> [Goal] What lies from the line containing "stretch_height += stretch_rise" through the line containing "its threaded body."? Print exactly those lines, with both ends, and no others.
━━━
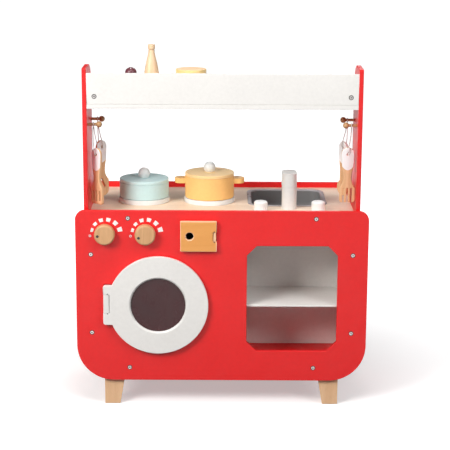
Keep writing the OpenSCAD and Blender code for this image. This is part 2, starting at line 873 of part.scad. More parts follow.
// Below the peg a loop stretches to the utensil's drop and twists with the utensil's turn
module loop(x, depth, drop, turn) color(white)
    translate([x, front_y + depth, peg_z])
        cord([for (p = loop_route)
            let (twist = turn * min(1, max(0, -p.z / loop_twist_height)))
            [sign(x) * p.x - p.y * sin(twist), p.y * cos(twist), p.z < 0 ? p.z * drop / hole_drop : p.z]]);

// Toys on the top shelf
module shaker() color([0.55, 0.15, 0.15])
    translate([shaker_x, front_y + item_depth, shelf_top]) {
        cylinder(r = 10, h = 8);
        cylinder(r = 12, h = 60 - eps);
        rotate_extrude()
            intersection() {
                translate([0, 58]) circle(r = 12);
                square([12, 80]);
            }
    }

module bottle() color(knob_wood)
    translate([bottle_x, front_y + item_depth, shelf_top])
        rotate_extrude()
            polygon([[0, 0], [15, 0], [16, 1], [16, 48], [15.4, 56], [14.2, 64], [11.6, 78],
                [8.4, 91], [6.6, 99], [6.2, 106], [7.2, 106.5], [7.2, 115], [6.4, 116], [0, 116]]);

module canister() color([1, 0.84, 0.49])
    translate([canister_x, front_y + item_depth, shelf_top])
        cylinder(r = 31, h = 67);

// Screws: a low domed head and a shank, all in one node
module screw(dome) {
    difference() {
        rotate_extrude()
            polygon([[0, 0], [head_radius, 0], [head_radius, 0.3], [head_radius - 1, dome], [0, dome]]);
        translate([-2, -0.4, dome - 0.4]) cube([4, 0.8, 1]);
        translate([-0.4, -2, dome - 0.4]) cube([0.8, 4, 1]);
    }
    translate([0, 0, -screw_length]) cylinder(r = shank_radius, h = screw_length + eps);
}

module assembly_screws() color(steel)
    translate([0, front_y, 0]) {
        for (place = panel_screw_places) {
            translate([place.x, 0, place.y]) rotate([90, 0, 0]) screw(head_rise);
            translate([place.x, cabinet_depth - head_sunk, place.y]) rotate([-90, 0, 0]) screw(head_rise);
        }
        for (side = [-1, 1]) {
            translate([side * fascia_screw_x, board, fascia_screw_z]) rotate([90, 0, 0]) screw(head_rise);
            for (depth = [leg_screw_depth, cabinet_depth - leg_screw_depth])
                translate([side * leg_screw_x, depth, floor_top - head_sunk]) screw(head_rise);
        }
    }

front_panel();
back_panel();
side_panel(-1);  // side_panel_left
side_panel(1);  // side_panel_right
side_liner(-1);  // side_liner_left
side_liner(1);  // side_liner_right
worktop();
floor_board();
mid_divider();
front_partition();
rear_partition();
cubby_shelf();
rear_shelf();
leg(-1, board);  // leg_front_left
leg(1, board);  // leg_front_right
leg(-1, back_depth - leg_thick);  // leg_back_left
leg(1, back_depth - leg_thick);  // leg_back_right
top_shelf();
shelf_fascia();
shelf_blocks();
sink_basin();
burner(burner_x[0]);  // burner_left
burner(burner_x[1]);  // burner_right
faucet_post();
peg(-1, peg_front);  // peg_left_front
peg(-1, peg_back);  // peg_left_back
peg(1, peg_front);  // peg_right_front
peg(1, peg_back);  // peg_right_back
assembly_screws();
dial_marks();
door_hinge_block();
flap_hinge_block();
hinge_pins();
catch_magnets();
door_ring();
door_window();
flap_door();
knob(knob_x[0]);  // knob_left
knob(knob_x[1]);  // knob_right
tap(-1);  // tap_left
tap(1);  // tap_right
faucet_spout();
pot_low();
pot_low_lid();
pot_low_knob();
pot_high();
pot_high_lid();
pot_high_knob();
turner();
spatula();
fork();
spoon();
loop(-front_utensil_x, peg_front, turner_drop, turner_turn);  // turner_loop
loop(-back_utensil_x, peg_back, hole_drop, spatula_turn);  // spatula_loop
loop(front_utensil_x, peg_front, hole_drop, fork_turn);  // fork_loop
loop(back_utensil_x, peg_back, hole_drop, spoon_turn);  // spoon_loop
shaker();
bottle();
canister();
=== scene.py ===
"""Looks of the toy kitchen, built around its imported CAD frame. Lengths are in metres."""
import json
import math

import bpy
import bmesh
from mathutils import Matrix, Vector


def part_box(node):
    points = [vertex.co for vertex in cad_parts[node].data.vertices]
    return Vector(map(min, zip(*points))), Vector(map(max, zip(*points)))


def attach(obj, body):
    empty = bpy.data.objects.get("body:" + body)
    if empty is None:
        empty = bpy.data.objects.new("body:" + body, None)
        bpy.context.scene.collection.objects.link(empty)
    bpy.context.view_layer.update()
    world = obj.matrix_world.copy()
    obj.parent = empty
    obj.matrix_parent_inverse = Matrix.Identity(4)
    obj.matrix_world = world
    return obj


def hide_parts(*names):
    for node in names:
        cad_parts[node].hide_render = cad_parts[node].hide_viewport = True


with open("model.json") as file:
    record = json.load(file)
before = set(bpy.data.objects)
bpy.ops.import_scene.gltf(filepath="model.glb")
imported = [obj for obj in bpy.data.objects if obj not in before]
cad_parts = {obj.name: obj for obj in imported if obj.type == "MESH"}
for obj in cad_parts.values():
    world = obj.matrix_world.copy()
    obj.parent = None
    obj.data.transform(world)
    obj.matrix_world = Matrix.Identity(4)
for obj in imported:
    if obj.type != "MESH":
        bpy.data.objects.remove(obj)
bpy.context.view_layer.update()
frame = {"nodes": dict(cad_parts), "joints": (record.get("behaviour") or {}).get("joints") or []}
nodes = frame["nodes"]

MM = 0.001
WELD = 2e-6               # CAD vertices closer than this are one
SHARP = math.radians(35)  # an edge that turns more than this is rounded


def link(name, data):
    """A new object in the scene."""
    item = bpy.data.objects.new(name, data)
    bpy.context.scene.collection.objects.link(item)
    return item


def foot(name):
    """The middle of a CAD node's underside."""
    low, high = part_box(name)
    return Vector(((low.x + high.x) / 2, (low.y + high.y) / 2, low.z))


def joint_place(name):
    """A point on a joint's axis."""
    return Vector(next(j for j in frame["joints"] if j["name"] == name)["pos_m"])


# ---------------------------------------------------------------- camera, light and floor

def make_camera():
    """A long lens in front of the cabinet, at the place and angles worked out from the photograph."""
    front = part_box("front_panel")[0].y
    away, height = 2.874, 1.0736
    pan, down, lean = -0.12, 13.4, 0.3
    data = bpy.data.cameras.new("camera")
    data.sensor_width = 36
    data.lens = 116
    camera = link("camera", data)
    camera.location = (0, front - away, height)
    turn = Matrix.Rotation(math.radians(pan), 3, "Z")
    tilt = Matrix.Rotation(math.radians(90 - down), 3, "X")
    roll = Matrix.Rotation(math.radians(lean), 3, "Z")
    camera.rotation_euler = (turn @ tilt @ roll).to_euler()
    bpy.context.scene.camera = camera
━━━
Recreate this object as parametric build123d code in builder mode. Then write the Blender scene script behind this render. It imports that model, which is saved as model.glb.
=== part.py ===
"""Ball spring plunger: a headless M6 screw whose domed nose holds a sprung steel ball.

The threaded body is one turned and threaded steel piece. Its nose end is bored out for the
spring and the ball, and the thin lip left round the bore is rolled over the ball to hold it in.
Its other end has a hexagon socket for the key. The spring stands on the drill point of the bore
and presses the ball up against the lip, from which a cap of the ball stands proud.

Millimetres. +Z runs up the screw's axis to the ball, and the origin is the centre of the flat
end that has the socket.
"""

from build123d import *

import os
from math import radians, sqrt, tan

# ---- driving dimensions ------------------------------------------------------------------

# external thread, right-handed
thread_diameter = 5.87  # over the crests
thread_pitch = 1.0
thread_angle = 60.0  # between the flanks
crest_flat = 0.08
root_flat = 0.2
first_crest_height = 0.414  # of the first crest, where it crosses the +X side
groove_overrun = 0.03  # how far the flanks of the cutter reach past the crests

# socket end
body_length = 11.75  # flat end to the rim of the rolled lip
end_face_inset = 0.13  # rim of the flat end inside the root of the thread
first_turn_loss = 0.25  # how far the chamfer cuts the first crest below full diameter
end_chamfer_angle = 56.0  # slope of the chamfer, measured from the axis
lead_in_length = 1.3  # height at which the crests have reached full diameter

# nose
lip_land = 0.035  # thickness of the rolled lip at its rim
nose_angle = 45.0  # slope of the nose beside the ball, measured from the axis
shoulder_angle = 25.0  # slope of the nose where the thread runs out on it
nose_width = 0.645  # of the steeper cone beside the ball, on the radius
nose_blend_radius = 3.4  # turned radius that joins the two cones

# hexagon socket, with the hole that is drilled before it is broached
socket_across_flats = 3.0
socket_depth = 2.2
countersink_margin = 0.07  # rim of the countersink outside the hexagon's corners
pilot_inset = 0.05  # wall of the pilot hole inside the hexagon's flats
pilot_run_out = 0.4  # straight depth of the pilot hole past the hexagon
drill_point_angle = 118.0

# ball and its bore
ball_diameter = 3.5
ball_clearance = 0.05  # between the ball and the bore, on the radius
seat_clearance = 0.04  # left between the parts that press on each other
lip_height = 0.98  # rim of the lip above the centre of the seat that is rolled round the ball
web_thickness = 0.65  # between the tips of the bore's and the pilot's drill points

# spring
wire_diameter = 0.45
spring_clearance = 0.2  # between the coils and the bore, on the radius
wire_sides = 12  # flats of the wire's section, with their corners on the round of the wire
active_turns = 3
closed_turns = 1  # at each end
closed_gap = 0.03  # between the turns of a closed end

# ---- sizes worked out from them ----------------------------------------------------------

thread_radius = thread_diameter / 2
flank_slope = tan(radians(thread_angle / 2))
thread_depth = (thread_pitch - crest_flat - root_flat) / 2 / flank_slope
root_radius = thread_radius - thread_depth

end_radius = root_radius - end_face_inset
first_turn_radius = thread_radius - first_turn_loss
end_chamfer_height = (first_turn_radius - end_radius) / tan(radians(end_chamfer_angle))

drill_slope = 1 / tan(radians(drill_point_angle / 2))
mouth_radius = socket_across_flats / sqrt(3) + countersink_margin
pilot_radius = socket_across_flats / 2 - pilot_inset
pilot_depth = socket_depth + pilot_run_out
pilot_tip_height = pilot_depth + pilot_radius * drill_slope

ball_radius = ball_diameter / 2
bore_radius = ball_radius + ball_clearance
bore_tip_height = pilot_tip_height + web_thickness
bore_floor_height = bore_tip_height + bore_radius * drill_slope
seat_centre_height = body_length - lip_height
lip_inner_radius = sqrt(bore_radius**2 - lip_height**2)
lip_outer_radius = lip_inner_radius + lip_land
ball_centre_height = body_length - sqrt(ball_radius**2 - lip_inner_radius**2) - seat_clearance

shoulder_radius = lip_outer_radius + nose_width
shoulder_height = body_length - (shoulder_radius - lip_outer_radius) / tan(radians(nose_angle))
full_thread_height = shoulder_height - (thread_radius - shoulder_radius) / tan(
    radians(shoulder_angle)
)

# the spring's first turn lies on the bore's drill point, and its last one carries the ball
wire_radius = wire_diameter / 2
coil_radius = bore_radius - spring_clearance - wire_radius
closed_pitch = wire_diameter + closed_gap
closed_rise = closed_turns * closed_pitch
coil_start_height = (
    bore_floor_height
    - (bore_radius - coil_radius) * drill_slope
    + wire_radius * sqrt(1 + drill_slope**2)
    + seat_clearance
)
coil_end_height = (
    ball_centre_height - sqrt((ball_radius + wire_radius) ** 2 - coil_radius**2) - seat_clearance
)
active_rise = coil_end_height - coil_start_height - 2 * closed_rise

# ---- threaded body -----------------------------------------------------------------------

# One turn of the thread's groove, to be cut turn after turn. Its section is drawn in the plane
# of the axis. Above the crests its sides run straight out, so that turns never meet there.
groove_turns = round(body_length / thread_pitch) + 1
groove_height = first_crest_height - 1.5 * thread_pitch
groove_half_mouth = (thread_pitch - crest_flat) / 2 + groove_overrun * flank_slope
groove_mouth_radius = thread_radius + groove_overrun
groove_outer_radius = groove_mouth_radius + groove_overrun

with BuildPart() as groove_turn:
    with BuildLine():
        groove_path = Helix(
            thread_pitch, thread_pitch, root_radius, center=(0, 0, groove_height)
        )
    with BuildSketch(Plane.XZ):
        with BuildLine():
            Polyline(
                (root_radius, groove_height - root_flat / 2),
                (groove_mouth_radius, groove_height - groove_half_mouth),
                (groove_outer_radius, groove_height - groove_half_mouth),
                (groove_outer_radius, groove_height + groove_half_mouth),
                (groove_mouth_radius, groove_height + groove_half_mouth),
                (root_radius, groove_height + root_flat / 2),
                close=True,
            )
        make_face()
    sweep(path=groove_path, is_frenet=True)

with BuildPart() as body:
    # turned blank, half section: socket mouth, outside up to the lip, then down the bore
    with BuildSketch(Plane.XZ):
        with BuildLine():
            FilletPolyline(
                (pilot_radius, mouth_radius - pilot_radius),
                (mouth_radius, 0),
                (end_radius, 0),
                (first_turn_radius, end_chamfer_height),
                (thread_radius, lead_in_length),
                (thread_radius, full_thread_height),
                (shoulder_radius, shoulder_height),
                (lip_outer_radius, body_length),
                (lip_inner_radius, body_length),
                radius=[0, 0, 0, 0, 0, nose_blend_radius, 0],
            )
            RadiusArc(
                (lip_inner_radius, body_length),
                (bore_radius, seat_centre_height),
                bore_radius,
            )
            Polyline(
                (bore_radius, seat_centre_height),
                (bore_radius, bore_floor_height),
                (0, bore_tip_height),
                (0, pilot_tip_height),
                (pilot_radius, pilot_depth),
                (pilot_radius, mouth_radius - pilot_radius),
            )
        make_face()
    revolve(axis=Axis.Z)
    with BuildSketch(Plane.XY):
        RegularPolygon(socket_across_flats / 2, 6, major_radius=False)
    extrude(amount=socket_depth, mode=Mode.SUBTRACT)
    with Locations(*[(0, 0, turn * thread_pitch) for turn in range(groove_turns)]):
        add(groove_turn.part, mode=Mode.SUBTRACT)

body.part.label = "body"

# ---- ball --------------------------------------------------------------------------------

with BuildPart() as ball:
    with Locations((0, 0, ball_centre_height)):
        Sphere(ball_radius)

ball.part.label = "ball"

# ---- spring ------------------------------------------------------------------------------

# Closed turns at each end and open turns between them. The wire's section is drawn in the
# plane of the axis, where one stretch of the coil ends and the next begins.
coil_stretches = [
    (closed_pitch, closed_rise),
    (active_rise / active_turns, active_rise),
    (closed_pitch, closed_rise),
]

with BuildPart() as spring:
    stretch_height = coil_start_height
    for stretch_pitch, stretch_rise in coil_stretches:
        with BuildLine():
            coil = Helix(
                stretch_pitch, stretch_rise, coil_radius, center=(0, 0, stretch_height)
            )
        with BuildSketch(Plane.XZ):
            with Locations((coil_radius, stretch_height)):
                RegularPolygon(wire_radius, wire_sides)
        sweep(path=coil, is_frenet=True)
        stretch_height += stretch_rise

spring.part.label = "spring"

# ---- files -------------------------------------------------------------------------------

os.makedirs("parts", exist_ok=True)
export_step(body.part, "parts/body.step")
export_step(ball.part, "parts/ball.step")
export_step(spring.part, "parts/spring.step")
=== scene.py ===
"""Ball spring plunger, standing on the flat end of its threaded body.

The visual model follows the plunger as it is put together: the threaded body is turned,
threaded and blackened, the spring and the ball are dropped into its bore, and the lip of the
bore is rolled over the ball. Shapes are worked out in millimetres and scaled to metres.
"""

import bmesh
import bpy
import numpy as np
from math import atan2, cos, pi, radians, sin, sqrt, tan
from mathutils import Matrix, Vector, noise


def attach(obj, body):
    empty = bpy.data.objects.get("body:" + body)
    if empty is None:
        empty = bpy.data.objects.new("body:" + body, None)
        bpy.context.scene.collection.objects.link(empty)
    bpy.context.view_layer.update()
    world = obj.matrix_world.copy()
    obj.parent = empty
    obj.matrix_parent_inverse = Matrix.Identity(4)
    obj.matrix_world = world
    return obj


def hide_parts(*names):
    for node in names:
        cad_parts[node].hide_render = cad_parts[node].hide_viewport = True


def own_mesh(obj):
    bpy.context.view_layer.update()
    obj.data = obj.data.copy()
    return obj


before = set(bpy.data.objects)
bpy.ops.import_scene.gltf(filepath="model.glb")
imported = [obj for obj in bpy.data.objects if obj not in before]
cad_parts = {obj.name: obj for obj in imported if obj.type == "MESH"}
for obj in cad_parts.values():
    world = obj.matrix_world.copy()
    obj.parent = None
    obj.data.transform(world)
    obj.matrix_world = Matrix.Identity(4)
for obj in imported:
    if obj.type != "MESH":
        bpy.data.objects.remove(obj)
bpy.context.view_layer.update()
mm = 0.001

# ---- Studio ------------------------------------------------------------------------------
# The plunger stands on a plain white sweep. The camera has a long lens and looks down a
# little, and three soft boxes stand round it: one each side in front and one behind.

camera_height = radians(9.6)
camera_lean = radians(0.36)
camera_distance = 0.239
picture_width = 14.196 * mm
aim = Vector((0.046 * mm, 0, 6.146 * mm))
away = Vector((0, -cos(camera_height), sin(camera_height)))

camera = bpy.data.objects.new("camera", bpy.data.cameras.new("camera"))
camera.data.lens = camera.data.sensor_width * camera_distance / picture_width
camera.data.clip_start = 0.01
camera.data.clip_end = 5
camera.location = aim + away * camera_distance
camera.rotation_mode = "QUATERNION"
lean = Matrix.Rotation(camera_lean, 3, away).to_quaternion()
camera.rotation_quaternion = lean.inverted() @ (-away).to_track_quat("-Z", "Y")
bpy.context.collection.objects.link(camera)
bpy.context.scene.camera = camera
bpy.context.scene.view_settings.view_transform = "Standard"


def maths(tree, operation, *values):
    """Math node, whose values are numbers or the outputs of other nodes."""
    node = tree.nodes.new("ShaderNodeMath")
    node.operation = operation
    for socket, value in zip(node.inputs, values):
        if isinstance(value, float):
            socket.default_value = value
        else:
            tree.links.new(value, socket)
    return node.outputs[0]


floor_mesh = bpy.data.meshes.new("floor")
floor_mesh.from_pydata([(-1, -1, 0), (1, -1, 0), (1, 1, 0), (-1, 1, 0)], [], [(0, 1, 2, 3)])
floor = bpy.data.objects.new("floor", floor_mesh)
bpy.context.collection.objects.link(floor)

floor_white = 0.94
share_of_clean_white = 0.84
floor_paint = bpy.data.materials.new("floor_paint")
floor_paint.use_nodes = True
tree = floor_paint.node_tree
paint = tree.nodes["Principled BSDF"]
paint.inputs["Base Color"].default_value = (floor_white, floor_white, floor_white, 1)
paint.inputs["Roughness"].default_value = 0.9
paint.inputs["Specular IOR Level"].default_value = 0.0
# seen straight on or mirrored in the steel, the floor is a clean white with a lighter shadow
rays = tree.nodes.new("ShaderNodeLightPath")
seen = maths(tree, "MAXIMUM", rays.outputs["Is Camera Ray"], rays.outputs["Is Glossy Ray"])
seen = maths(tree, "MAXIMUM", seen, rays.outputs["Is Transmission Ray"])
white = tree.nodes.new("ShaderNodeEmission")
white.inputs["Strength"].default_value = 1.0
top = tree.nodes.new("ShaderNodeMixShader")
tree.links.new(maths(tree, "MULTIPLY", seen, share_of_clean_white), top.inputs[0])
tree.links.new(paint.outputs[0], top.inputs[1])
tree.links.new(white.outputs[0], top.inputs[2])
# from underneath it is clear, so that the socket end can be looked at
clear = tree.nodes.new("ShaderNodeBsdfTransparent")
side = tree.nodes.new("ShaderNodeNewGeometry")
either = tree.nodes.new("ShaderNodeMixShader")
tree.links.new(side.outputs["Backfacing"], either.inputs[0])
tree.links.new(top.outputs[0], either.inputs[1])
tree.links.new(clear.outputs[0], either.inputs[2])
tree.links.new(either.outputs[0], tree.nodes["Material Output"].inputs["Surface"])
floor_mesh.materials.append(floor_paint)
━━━
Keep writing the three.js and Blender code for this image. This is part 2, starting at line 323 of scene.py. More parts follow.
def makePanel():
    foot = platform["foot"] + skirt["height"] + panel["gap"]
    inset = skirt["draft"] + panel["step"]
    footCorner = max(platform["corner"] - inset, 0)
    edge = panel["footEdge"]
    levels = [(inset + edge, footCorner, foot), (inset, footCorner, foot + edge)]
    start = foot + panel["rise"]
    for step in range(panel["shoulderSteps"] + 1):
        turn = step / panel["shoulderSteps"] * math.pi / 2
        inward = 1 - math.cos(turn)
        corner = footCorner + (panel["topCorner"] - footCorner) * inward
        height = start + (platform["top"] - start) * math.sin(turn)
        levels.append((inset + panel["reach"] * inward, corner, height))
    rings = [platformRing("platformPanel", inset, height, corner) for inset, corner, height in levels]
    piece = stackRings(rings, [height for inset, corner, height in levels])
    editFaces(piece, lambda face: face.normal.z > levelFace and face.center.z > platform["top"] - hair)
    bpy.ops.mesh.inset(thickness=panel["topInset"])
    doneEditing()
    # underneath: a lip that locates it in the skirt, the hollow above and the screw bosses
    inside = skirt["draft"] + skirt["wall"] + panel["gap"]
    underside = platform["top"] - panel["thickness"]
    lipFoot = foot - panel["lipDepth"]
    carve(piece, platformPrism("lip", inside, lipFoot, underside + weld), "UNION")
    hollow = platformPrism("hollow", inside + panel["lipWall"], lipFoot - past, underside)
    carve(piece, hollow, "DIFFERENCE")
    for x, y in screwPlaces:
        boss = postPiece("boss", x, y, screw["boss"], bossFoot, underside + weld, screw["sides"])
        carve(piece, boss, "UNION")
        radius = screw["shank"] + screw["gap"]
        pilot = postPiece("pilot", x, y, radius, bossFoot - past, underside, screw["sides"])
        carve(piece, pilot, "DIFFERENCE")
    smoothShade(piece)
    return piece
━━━
> [Result of this task]
        stretch_height += stretch_rise

spring.part.label = "spring"

# ---- files -------------------------------------------------------------------------------

os.makedirs("parts", exist_ok=True)
export_step(body.part, "parts/body.step")
export_step(ball.part, "parts/ball.step")
export_step(spring.part, "parts/spring.step")
=== scene.py ===
"""Ball spring plunger, standing on the flat end of its threaded body.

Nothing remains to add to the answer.